-- Start --
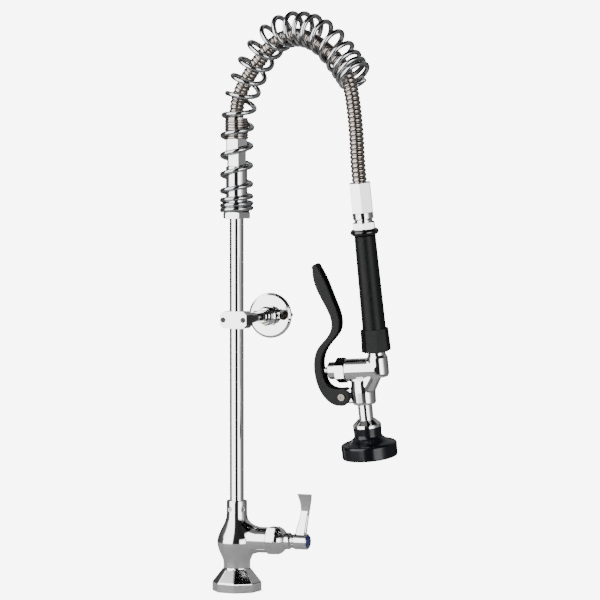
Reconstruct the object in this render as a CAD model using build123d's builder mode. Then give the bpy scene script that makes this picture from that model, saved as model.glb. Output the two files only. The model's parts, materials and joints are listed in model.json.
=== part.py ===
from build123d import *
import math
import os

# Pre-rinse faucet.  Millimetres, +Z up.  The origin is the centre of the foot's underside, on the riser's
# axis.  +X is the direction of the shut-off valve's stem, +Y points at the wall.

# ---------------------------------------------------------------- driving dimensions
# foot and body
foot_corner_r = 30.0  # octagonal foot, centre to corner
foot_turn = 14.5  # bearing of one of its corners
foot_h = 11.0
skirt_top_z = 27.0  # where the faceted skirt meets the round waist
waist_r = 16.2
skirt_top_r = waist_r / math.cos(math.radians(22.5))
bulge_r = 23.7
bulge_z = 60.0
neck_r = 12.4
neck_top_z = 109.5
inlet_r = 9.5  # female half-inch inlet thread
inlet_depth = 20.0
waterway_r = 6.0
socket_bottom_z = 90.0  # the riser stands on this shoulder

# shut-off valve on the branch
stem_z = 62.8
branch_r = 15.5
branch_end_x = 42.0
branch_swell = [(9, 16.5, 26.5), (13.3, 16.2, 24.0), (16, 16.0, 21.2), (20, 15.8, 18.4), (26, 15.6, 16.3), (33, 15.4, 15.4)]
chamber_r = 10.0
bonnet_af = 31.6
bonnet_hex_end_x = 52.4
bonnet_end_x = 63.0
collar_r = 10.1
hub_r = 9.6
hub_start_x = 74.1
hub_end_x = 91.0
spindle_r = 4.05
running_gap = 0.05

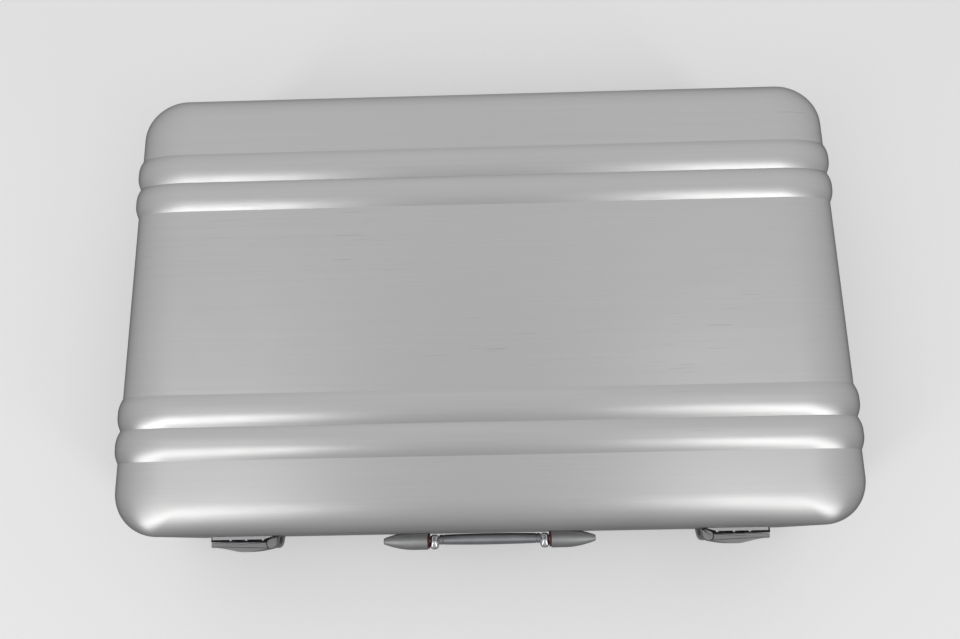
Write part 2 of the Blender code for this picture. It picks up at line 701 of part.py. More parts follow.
-- End --
Exercise description: Copy every record exactly as presented.

Result of the task:
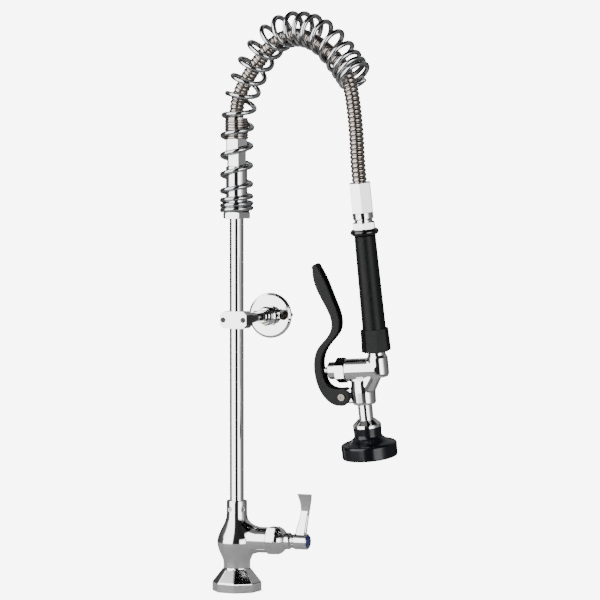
Reconstruct the object in this render as a CAD model using build123d's builder mode. Then give the bpy scene script that makes this picture from that model, saved as model.glb. Output the two files only. The model's parts, materials and joints are listed in model.json.
=== part.py ===
from build123d import *
import math
import os

# Pre-rinse faucet.  Millimetres, +Z up.  The origin is the centre of the foot's underside, on the riser's
# axis.  +X is the direction of the shut-off valve's stem, +Y points at the wall.

# ---------------------------------------------------------------- driving dimensions
# foot and body
foot_corner_r = 30.0  # octagonal foot, centre to corner
foot_turn = 14.5  # bearing of one of its corners
foot_h = 11.0
skirt_top_z = 27.0  # where the faceted skirt meets the round waist
waist_r = 16.2
skirt_top_r = waist_r / math.cos(math.radians(22.5))
bulge_r = 23.7
bulge_z = 60.0
neck_r = 12.4
neck_top_z = 109.5
inlet_r = 9.5  # female half-inch inlet thread
inlet_depth = 20.0
waterway_r = 6.0
socket_bottom_z = 90.0  # the riser stands on this shoulder

# shut-off valve on the branch
stem_z = 62.8
branch_r = 15.5
branch_end_x = 42.0
branch_swell = [(9, 16.5, 26.5), (13.3, 16.2, 24.0), (16, 16.0, 21.2), (20, 15.8, 18.4), (26, 15.6, 16.3), (33, 15.4, 15.4)]
chamber_r = 10.0
bonnet_af = 31.6
bonnet_hex_end_x = 52.4
bonnet_end_x = 63.0
collar_r = 10.1
hub_r = 9.6
hub_start_x = 74.1
hub_end_x = 91.0
spindle_r = 4.05
running_gap = 0.05

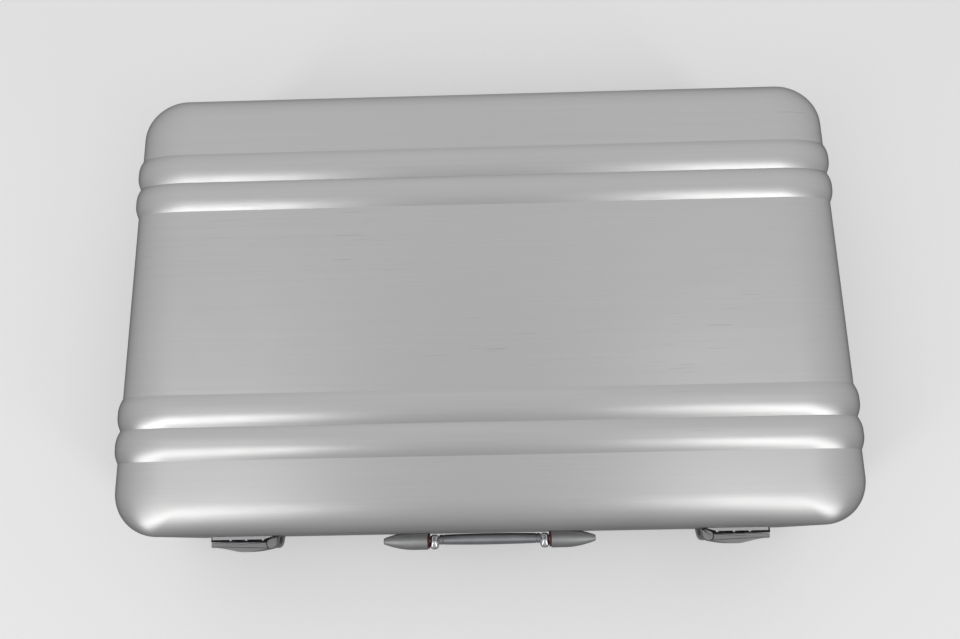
Write part 2 of the Blender code for this picture. It picks up at line 701 of part.py. More parts follow.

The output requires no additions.